Un roman bouleversant, teinté de nostalgie
Ce livre n’est pas sans rappeler le film Va, vis et deviens, qui raconte l’histoire bouleversante de Schlomo, un jeune Éthiopien chrétien se faisant passer pour juif afin de rejoindre Israël lors de l’opération Moïse, un programme de rapatriement des Juifs éthiopiens en 1984. Adopté par une famille israélienne, il doit cacher sa véritable identité tout en affrontant le racisme et en cherchant à s’intégrer dans le pays berceau des monothéismes.
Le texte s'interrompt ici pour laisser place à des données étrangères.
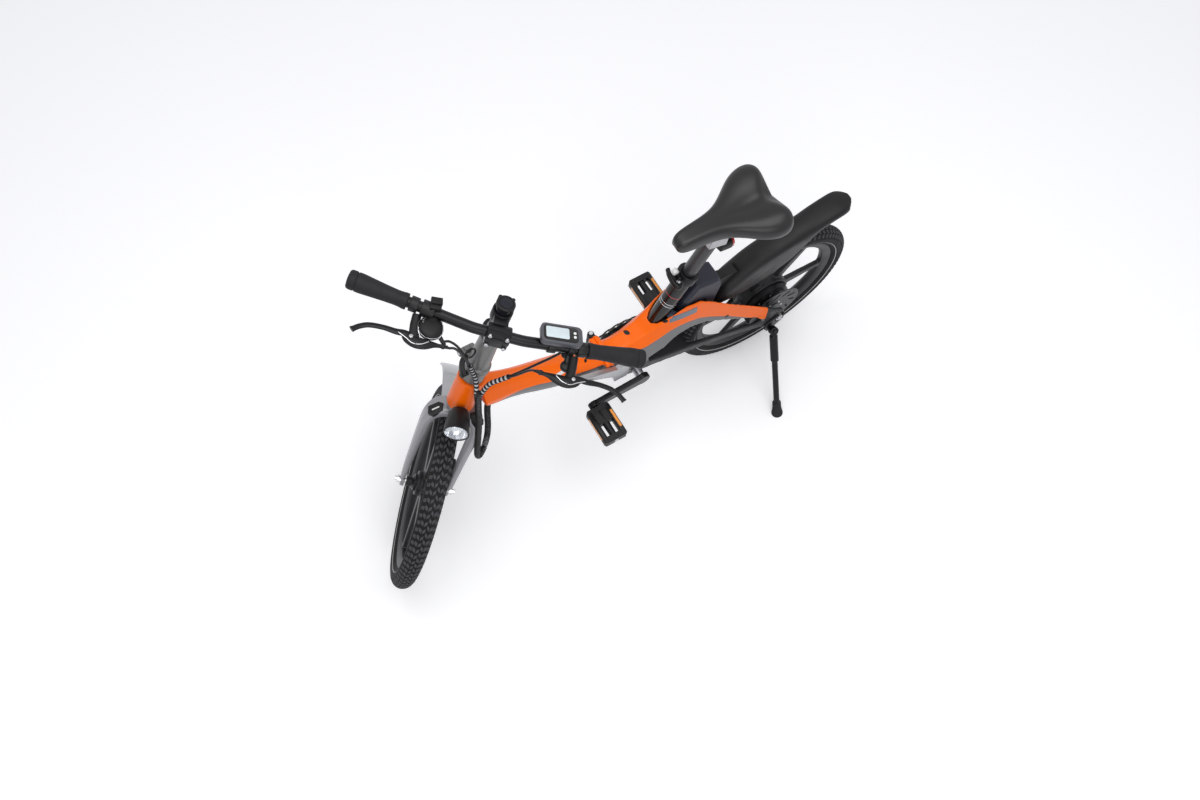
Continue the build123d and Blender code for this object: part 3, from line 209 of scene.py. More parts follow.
# Black anodised aluminium on clamps, cranks and levers: dark with a silky edge of light.
anodised_black = finish("black_anodised_aluminium", "101113", 0.33, metallic=0.3, ior=1.4,
                        mottle=(25, 0.10),
                        grain=(0.5, 0.01))
# The sliding tube's anodising: blue-black, with one long streak.
inner_stem_paint = finish("blue_black_anodised_tube", "22242C", 0.28, metallic=0.4, ior=1.4,
                          grain=(0.5, 0.01))
# Powder coat on the cast wheels: satin, faintly orange-peeled.
cast_black = rubber("satin_powder_coat", "17181A", 0.42, ior=1.4, mottle=(40, 0.08), grain=(1.2, 0.03))
# Paint on the motor's shell: a shade smoother than the wheels.
motor_black = rubber("motor_shell_paint", "111214", 0.38, ior=1.38, mottle=(30, 0.08), grain=(1.0, 0.02))
# Tyre rubber: matt and dusty, with a thin light band moulded round each sidewall.
tyre_rubber = rubber("tyre_rubber", "151517", 0.78, ior=1.35, mottle=(35, 0.14), grain=(0.9, 0.06),
                     second="B9B8B4", mask=line_mask("ring", SIDEWALL_LINE))
# The same rubber on the tread blocks, made paler as a painted highlight on their tops, so the grooves read dark.
tread_rubber_painted_highlight = rubber("tread_rubber_painted_highlight", "47474A", 0.82, ior=1.35, mottle=(20, 0.18), grain=(0.7, 0.08))
# Textured ABS on the mudguard and small housings: black with a soft, wide highlight.
black_abs = rubber("black_textured_abs", "0D0D0F", 0.46, mottle=(50, 0.10), grain=(0.9, 0.03))
# Glass-filled nylon on clamps and pedals: a little drier than the ABS.
black_nylon = rubber("glass_filled_nylon", "0E0E10", 0.44, ior=1.38, mottle=(20, 0.10), grain=(0.6, 0.03))
# The battery case's ABS: blue-grey in the light.
case_abs = rubber("blue_grey_abs", "262833", 0.46, ior=1.38, mottle=(45, 0.08), grain=(0.8, 0.03))
# Vinyl over foam: a leather-like pebble that breaks up a soft highlight.
saddle_vinyl = rubber("saddle_vinyl", "0E0E10", 0.34, ior=1.46, mottle=(60, 0.08), grain=(1.4, 0.08),
                      pebbled=True)
# Soft grip rubber: dull, with hardly a highlight.
grip_rubber = rubber("grip_rubber", "1A1A1D", 0.66, mottle=(25, 0.08), grain=(0.9, 0.06), pebbled=True)
# The stand's foot: worn, dry rubber.
stand_rubber = rubber("stand_foot_rubber", "222326", 0.75, mottle=(12, 0.12), grain=(0.8, 0.06))
# Cable sheath and spiral wrap: smooth black plastic with a thin line of light.
cable_sheath = rubber("cable_sheath", "0C0C0E", 0.45, ior=1.38, mottle=(30, 0.05), grain=(0.5, 0.01))
# What shows between the spiral's turns: pale, uneven cables.
wrap_inside = finish("wrapped_cables", "C4C5C9", 0.5, mottle=(8, 0.2), grain=(0.5, 0.01))
# Zinc plate on bolts and pins: bright, with a fine scatter.
steel = finish("zinc_plated_steel", "B9BABD", 0.30, metallic=1.0, mottle=(8, 0.12), grain=(0.35, 0.012))
# Oiled steel of the chain: patchy, brown-grey glints.
chain_steel = finish("oiled_chain_steel", "5F5C58", 0.38, metallic=1.0, mottle=(9, 0.30), grain=(0.5, 0.02))
# The brake discs: metal ground fine, its colour darkened to paint the shade the wheels cast on them.
shaded_brake_disc = finish("brake_disc_painted_shade", "2E2F31", 0.42, metallic=0.8, mottle=(5, 0.12), grain=(0.3, 0.01))
# Polished aluminium on rings and skewers: the brightest lines on the bicycle.
polished = finish("polished_aluminium", "CFCFD1", 0.18, metallic=1.0, mottle=(20, 0.06), grain=(0.6, 0.006))
# The seat post's anodising: dark grey, with a satin streak down the tube.
post_anodised = finish("grey_anodised_aluminium", "444344", 0.32, metallic=0.5, mottle=(30, 0.06),
                       grain=(0.4, 0.008))
# Silver lacquer on the front mudguard and the latch: light, with a clear edge.
silver_paint = finish("silver_lacquer", "A7A8AB", 0.30, metallic=0.8, coat=0.2, mottle=(40, 0.05),
                      grain=(0.8, 0.008))
# Moulded reflectors: a clear colour over a broken, glinting surface.
amber_lens = finish("amber_reflector", "F2951B", 0.16, coat=0.6, mottle=(4, 0.15), grain=(2.5, 0.25),
                    pebbled=True)
red_lens = finish("red_lens", "C8121A", 0.12, coat=0.7, mottle=(6, 0.10), grain=(2.5, 0.20), pebbled=True)
# White print and blank films: flat colour, smooth to the eye.
white_print = finish("white_print", "E9E9E7", 0.4, mottle=(20, 0.03), grain=(0.8, 0.005))
blank_label = finish("blank_label_film", "5A6472", 0.28, coat=0.4, mottle=(14, 0.05), grain=(0.8, 0.004))
# The display: a pale screen under a hard, glassy coat in a grey frame.
screen_glass = finish("pale_liquid_crystal_screen", "D3E0E4", 0.12, coat=0.9, mottle=(15, 0.04),
                      grain=(0.8, 0.002))
bezel_grey = finish("display_bezel_abs", "4B4D53", 0.34, mottle=(20, 0.05), grain=(0.6, 0.02))
# The lamp's bowl and lens: a faceted mirror behind water-clear plastic.
reflector_silver = finish("vacuum_metallised_reflector", "E4E5E8", 0.08, metallic=1.0, mottle=(10, 0.06),
                          grain=(3.0, 0.15), pebbled=True)
lamp_glass = finish("clear_lamp_lens", "F4F6F8", 0.03, ior=1.49, mottle=(20, 0.01), grain=(3.0, 0.01))
lamp_glass.node_tree.nodes["Principled BSDF"].inputs["Transmission Weight"].default_value = 1.0

# ------------------------------------------------------------------ forms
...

De son côté, Cosme reste dans son pays natal, mais en étant recueilli par une famille bourgeoise brésilienne, il se retrouve projeté au sein d’un univers dont il ne maîtrise pas les codes. Tous deux incarnent la figure de l’étranger au sein d’un nouveau milieu. Les deux œuvres explorent les thèmes de l’exil, de l’identité et de l’amour à travers un voyage poignant.
L’Amour des hommes singuliers marque par sa profondeur. Loin des récits convenus sur l’adolescence, il brille par sa complexité, son écriture et son regard lucide sur les tensions humaines. La voix de Camilo, empreinte de nostalgie et de mélancolie, confère au récit une dimension universelle et intemporelle, rendant d’autant plus tragique la séparation des deux protagonistes, emportés par la brutalité du monde adulte.
« La haine n’a ni motif ni finalité. L’amour a une finalité, la haine non. L’amour sert à perpétuer l’espèce humaine, il nous protège de la stérilité et des solitudes les plus fatales », expose Heringer, en guise de morale.
- L’amour des hommes singuliers, Victor Heringer, éditions Denoël, 2025.